There’s no battle; it’s already been settled. The Supremes have already determined that consistency across the board would be unconstitutional - though how the hell they came to that conclusion is indeed disturbing.
Let me give you some historical perspective. In the years leading up to Miller v. California, the Supremes struggled, and were unable to come up with, a uniform definition of obscenity. As a result, the Supremes were inundated with obscenity cases, with the Supremes (or, more often, their horny clerks) watching hours upon hours of porn, and deciding on a case-by-case basis whether X movie, or Y magazine was obscene.

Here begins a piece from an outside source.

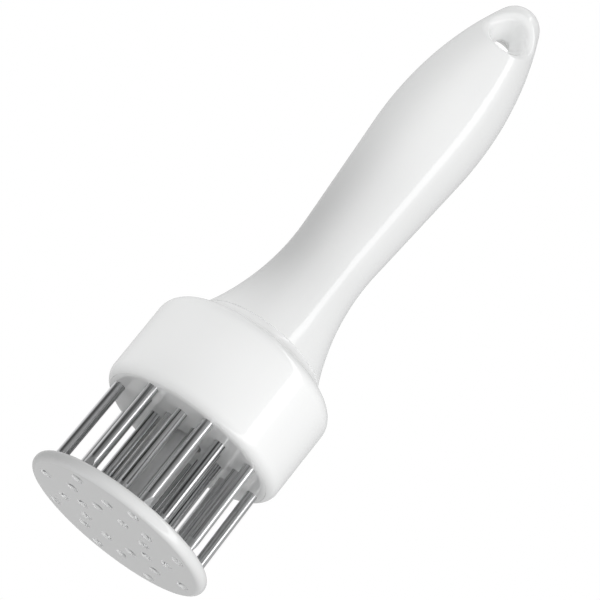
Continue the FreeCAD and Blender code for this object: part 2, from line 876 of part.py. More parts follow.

The decision in Miller was a (successful) attempt to get out of the porn business. They sent it back to the states and told them, “from now on, you decide, on a community-by-community basis, what is obscene. Leave us out of it!”
Viewed from the viewpoint of expediency (and politics), it certainly worked. The Supremes rarely now have to consider obscenity cases, and when they do, the cases revolve around policy issues - the Supremes no longer have to decide whether X film crosses the line.
Of course, viewed from the POV of the Supremes duty to enforce uniform constitutional duties and protections, it was a complete capitulation.